По сравнению с тем, что давали в лагере, здешняя больничная кухня выглядела, поистине, княжеской! Обед состоял из трех блюд. (Я получал особую, усиленную норму — для тяжелобольных.) На третье выдавали компот, его я и пил в основном. Остальное, урча и отдуваясь, торопливо приканчивал мой сосед.
Болезней у Архангела было много — хронический сифилис, ревматизм, выпадение кишки и еще что-то, сейчас уже и не упомню… Однако роскошный этот букет, казалось, ничуть ему не мешал; он был на редкость жизнерадостен, говорлив и исполнен волчьего аппетита.
Он подчищал за мной блюда старательно и регулярно. Но однажды скорбно сказал:
— Тебя, конечно, мне сам Господь Бог послал… Двойной харч — это по нынешним временам счастье. Особый факт! Но все-таки ежели подумать, жалко тебя! Ты ведь так не протянешь долго. Загнешься, отбросишь копыта.
— Да? — я улыбнулся слабо. — Ну и что?
— Как что? — рассердился он. — Как то есть что? Пока есть возможность, пользуйся, кормись… Шевели рогами!
— Не хочу, — проговорил я сонно, — не хочу шевелить… Я отвернулся и задремал, накрывшись с головой одеялом. Разбудил меня врачебный обход. Открыв глаза, я увидел над собой людей в белых халатах; один из них — низенький, одутловатый, в мягких старческих морщинах — спросил, глядя куда-то вбок:
— Ничего, говоришь, не ест?
И голос Архангела ответил тотчас же:
— Видит Бог, гражданин доктор. Только компот сосет. Да еще чаек… Ну и передачки кое-когда. И все! Догорает парнишка, на глазах доходит.
— А ты, значит, все это время за двоих старался, — усмехнулся врач, — и помалкивал…
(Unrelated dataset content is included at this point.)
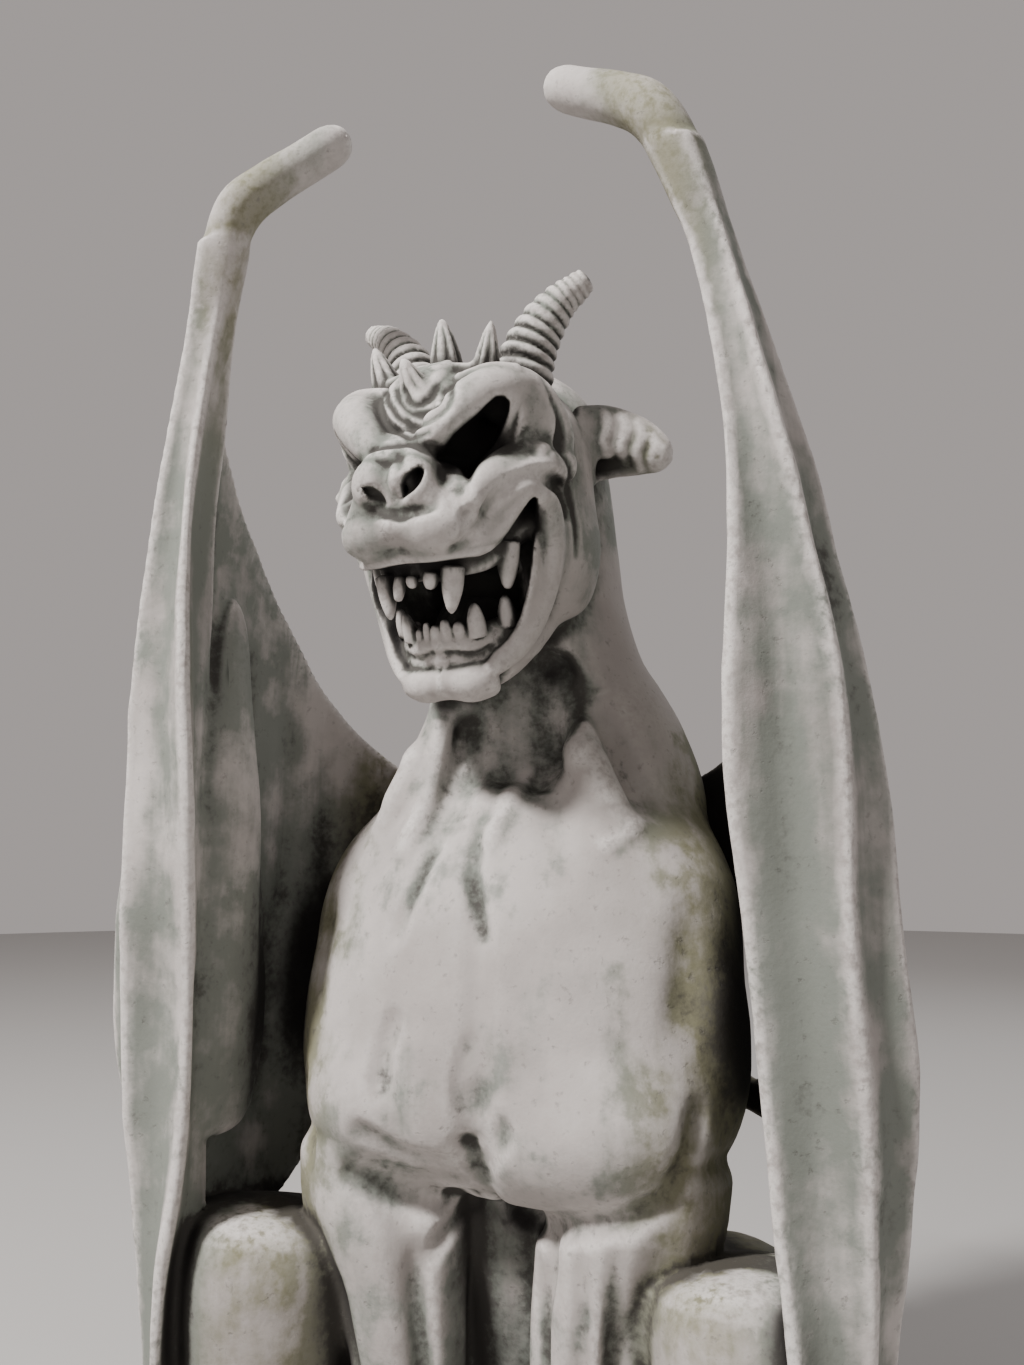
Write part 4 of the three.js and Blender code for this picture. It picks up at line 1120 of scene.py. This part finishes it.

— Так ведь сказал же, — с обидою возразил Архангел, — сам сказал!
Врач присел ко мне на кровать, пощупал пульс и ловко, привычным жестом вывернул мне веки.
— М-да, — пробормотал он, — собственно говоря, этого давно следовало бы ожидать.
Затем, отойдя в сторону, он о чем-то долго говорил со своим спутником. До меня долетали отрывки приглушенных фраз: „Пеллагра“. „Потеря жизненных сил“. „Подлежит актировке“…
Когда обход кончился, Архангел сказал:
— Хорошая карта тебе выпала, шкет. Добрая карта! Если уж они заговорили об актировке, дело верное. Пойдешь на свободу! Ну а я… — он умолк, опустил брови и потом добавил, кривясь: — А я тут буду гнить. Разве это справедливо?